К началу 1916 года выросла огромная неправительственная сила: 235 местных ВПК, объединенные в 33 областных, и их число увеличивалось. Предприятия ВПК выполняли не только военные заказы, но и готовили кадры военных шоферов, техников, машинистов, токарей, слесарей и т. д. Создавались новые отрасли — химической и фармацевтической промышленности[165].
В ЦВПК были созданы секции: механическая, химическая, по снабжению армии, вещевая, продовольственная, санитарная, по изобретениям, автомобильная, авиационная, перевозок, угольная, нефтяная, торфяная и лесная, мобилизационная, крупных снарядов, станков и пр.
ВПК стали координаторами и посредниками между государством и частной промышленностью в размещении военных заказов. ВПК предоставлялось отчисление в один процент от всех казенных заказов, что составило многомиллионные суммы. Кроме того, запрещалась критика в СМИ их деятельности. Почему — непонятно.
Результативность общественных организаций хорошо видна в создании госпиталей, лазаретов и санитарных поездов. На 1 января 1916 года Всероссийский земский союз создал 3100 лазаретов на 173 тысячи коек. Союз городов — на 70 тысяч коек, Красный Крест — на 48 тысяч коек, а Военное министерство — на 160 тысяч коек. Кроме того, земцами было оборудовано более 50 санитарных поездов.
«Фронт даже нагляднее тыла — оказался в ведении земцев. Земская работа по качеству стояла выше правительственной, а, главное, она приходила на помощь скорее. Между военными властями и отделами Земского союза создались личные связи. От хирургических инструментов и перевязочных материалов до эвакуационных поездов, распределительных пунктов, медицинского персонала, госпиталей — все было предусмотрено вовремя и обслужено земской организацией.
Кроме 12 миллионов земских отчислений на это понадобились громадные средства, которые принуждено было дать правительство. До конца июня 1915 г. правительство отпустило земцам 72 миллиона; к 1 января 1916 г. общая сумма ассигновок выросла до 187 миллионов. К концу 1916 г. число земских учреждений разного типа, разбросанных по России и на фронте, составляло до 8000, и работали в них сотни тысяч людей. Понятно, что с таким размахом правительству нельзя было не считаться»[166].
Среди этих поездов и лазаретов можно разглядеть и стройную фигуру прапорщика Шульгина.
Казалось, руководствуясь патриотическими настроениями, все должны были стремиться к дружной работе во имя грядущей победы. Однако и здесь не исчезала конкуренция между правительством и монополиями (шире — вообще бизнесом). Отодвинуть конкуренцию на второй план могла лишь осторожная политика короны в отношении своих ненадежных партнеров, которые, не будем забывать, обладали мощными политическими позициями в СМИ и Государственной думе.

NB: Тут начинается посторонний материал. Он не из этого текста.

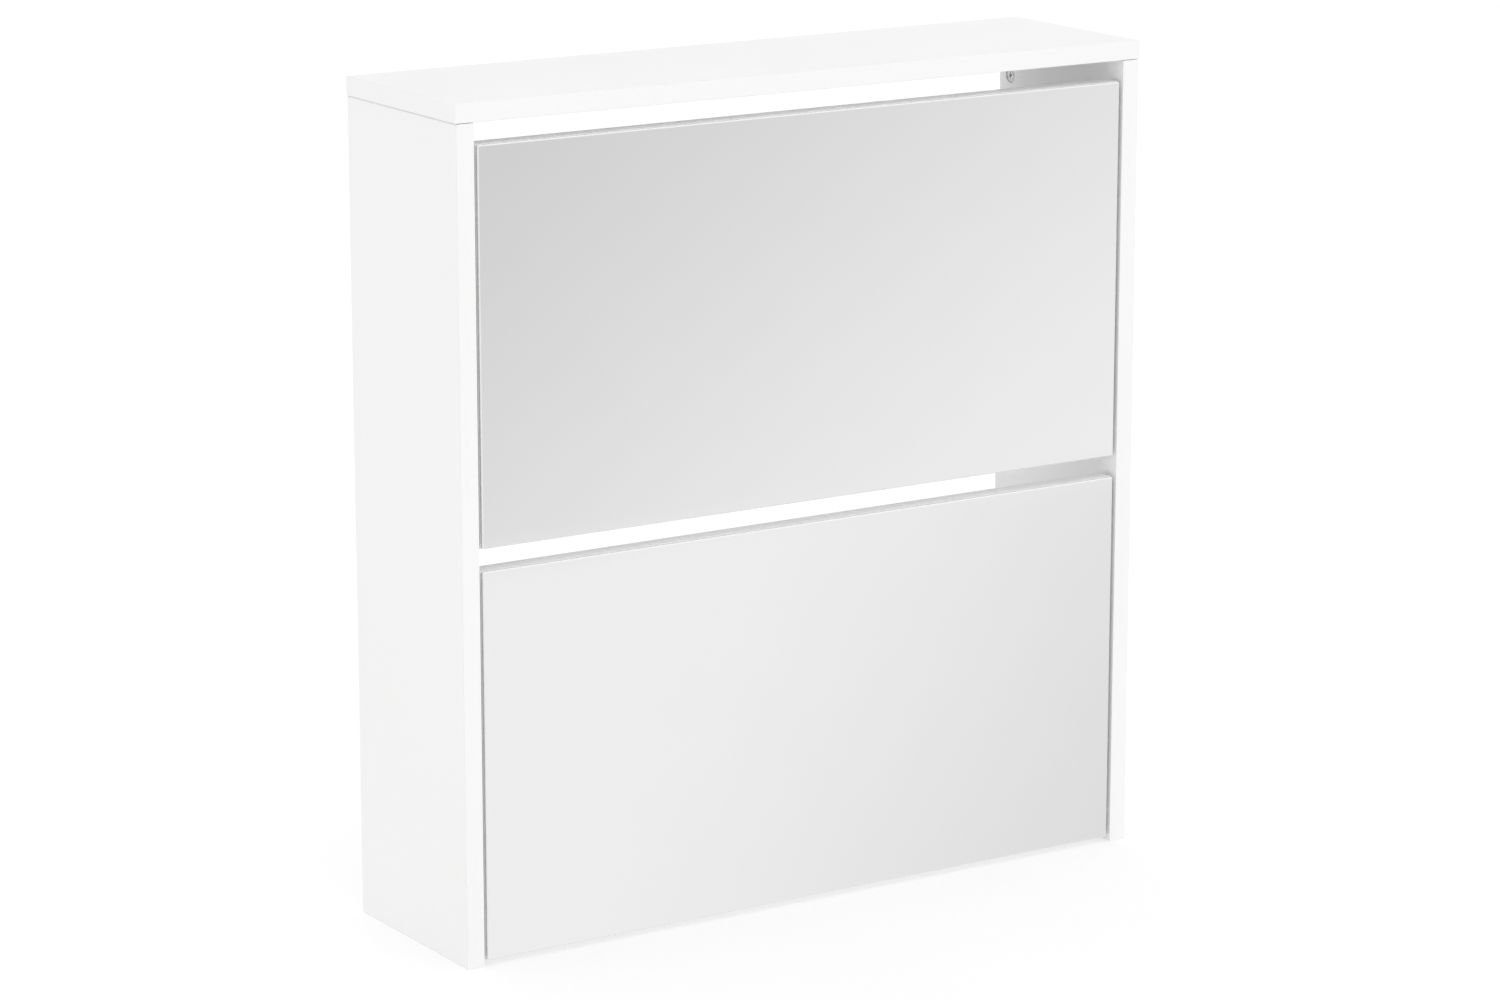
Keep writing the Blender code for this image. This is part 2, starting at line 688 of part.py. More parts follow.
def bin_bottom(name, axis):
    """The board that the shoes stand on, in the side plates' channels and reaching under the back board."""
    end = BIN_OUTER - PLATE - SEAT
    foot = -BIN_DROP + RIM + SEAT
    front = BIN_FRONT + SEAT + RIM + SEAT
    rear = BIN_REAR_FOOT - RIM - 3 * SEAT  # clear of the rear rim's rounded corner
    box(name, (-end, front, foot), (end, rear, foot + BIN_BOARD), WHITE_PAINT, axis, EDGE, segments=1)


def bin_back(name, axis):
    """The leaning board behind the shoes."""
    end = BIN_OUTER - PLATE - SEAT
    rear = RIM + SEAT
    foot = RIM + BIN_BOARD + SEAT
    board = box(
        name,
        (-end, -rear - BIN_BOARD, foot),
        (end, -rear, back_board_top()),
        WHITE_PAINT,
        axis,
        EDGE,
        segments=1,
    )
    lean(board)


def bin_screw(door, name, side, height, axis):
    """A pan-head screw through the flange into the door's back."""
    under_head = FLANGE + SEAT
    in_door = BOARD - SCREW_TIP_WALL
    dome = 2.2 * MM
    profile = [
        (0, under_head + SEAT + dome),
        (SCREW_HEAD * 0.55, under_head + SEAT + dome * 0.85),
        (SCREW_HEAD * 0.9, under_head + SEAT + dome * 0.45),
        (SCREW_HEAD, under_head + SEAT),
        (SCREW_RADIUS, under_head + SEAT),
        (SCREW_RADIUS, -in_door + 2 * MM),
        (0, -in_door),
    ]
    place = Vector((side * screw_x(), DOOR_BACK, height))
    screw = turned(name, profile, place, (0, 1, 0), STEEL, axis, sides=12)
    length, width, recess = 3.4 * MM, 0.8 * MM, 1.2 * MM
    head_top = under_head + SEAT + dome
    for bar, (x, z) in enumerate(((length, width), (width, length))):
        reach = Vector((x / 2, 0, z / 2))
        start = place - reach + Vector((0, head_top - recess, 0))
        end = place + reach + Vector((0, head_top + OVERCUT, 0))
        cut(screw, box(f"{name}_cross_{bar}", start, end, parent=axis))
    bore(door, place, (0, -1, 0), in_door + SEAT, SCREW_RADIUS + SEAT, sides=12)


# ---------------------------------------------------------------- the cabinet


def main():
    top, panels = build_panels()
    join_top(top, panels)
    build_rails(panels)
    fit_pivots(panels)
    for level, door_foot in FLAPS.items():
        build_flap(level, door_foot)


main()
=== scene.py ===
"""Looks for the mirrored shoe cabinet: materials, fine pieces, floor, light and camera.

Everything is in metres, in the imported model's frame: the front faces -Y and the floor is z = 0.
"""

import json
import math

import bmesh
import bpy
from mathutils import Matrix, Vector


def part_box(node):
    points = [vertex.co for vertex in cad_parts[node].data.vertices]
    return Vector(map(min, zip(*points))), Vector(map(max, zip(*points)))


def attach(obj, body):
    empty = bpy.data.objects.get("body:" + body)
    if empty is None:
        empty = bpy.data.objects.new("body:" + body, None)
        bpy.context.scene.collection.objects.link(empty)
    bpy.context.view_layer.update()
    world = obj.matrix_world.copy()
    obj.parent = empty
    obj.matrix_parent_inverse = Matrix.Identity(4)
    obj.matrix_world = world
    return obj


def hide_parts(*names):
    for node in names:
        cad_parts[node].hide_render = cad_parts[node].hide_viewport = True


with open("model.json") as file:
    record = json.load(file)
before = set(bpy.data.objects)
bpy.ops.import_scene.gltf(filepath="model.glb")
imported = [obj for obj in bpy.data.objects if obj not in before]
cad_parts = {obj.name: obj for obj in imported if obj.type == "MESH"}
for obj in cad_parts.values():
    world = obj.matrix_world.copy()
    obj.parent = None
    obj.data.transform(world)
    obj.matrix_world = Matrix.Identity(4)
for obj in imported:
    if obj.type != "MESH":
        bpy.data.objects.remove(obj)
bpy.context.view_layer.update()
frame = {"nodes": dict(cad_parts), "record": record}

MM = 0.001
NODES = frame["nodes"]
BODY_OF = {node: body for body, nodes in frame["record"]["behaviour"]["bodies"].items() for node in nodes}
SIDES = {"left": -1, "right": 1}
FLAPS = ("upper", "lower")
SHARP_ANGLE = math.radians(32)  # edges sharper than this stay crisp
FLAT_ANGLE = math.radians(1)  # facets closer than this are one flat face
WELD_DISTANCE = 0.002 * MM

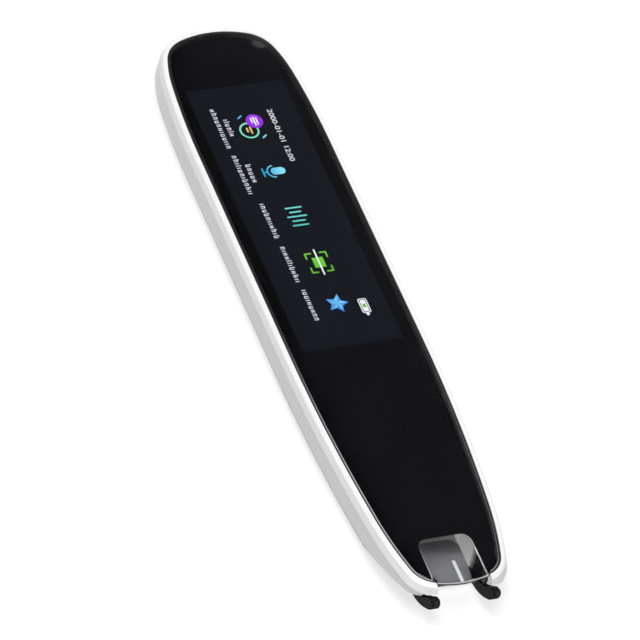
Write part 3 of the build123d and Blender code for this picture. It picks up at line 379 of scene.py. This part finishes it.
def add_group(tree, group, **values):
    """Places a shared group in a material with its own values, spaces in names written as _."""
    node = tree.nodes.new("ShaderNodeGroup")
    node.node_tree = group
    for key, value in values.items():
        node.inputs[key.replace("_", " ")].default_value = value
    return node


def new_material(name, **sockets):
    """A material with a Principled shader, whose plain sockets are set here."""
    material = bpy.data.materials.new(name)
    material.use_nodes = True
    shader = material.node_tree.nodes["Principled BSDF"]
    for key, value in sockets.items():
        shader.inputs[key.replace("_", " ")].default_value = value
    return material, material.node_tree, shader


def add_tones(tree, factor, target, dark, light):
    """Mixes two tones by a factor's socket and passes them to a target socket."""
    tone = add_node(tree, "ShaderNodeMix", data_type="RGBA")
    tone.inputs["A"].default_value = (*dark, 1.0)
    tone.inputs["B"].default_value = (*light, 1.0)
    tree.links.new(factor, tone.inputs["Factor"])
    tree.links.new(tone.outputs["Result"], target)


def add_marks(tree, shader, polish, smudge, hairline):
    """Puts handling marks into a shader's polish."""
    marks = add_group(tree, handling_group, Polish=polish, Smudge=smudge, Hairline=hairline)
    tree.links.new(marks.outputs["Roughness"], shader.inputs["Roughness"])


def add_relief(tree, shader, height, strength, depth):
    """Gives a shader relief from a height's socket; the depth is in millimetres."""
    relief = add_node(tree, "ShaderNodeBump", values={"Strength": strength, "Distance": depth * mm})
    tree.links.new(height, relief.inputs["Height"])
    tree.links.new(relief.outputs["Normal"], shader.inputs["Normal"])


def share_along(tree, axis, span, **settings):
    """A socket that goes from 0 to 1 over a span of one axis, in millimetres."""
    split = tree.nodes.new("ShaderNodeSeparateXYZ")
    share = add_node(tree, "ShaderNodeMapRange", **settings,
                     values={"From Min": span[0] * mm, "From Max": span[1] * mm})
    tree.links.new(object_place(tree), split.inputs[0])
    tree.links.new(split.outputs[axis], share.inputs["Value"])
    return share.outputs["Result"]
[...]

При этом положение таких политиков, как Шульгин, было донельзя сложным. Их патриотическое чувство и дворянский монархизм постоянно испытывали мощное давление противоречивой повседневной рациональности. Во-первых, государственная машина управления давала непростительные сбои; во-вторых, власти предержащие не хотели ее совершенствовать; в-третьих, сам Прогрессивный блок опирался на очевидно антимонархические силы, в числе которых выделялись и те, кто был отъявленным пораженцем в годы Русско-японской войны. Кроме того, все газеты, преимущественно руководимые евреями или сочувствующими им либералами, которые не скрывали своей революционности во время смуты 1905 года, теперь перешли в патриотическо-оппозиционный лагерь, на чьем флаге сейчас значилось: «Победа и парламентаризм!»
Поэтому для Шульгина любой выбор грозил неизбежным личным поражением. Быть стопроцентным защитником неэффективных порядков Шульгин-политик не мог, но полностью переходить на сторону оппозиции Шульгину-дворянину не позволяли убеждения. Традиции дворянской культуры, рожденной свободой и простором солнечного поместья и мистически величественным образом Российской империи, сжимались новыми интересами сахарозаводчика, парламентскими сговорами и войной.
Его все более сдвигало к либерально-демократическому лагерю. К тому же яркого и, прямо скажем, знаменитого депутата там оценивали заведомо выше, чем в правительственных кругах, где он был одним из многих подобных. Разумеется, в эпоху геологических сломов вопросы личного статуса далеко не первостепенны, но они все же имеют место.
К концу 1915 года экономика России начала оправляться. Так, если в начале года выпускалось 450 тысяч снарядов, то уже в сентябре — один миллион. По сравнению с предвоенным 1913 годом промышленное производство выросло на 13,7 процента. В 1916 году рост составил 121,5 процента. По числу производимых орудий Россия превзошла Францию и Англию. В армию в массовом количестве стали поступать (в том числе и от союзников) винтовки, грузовики, самолеты (222 аэроплана в месяц), телефоны.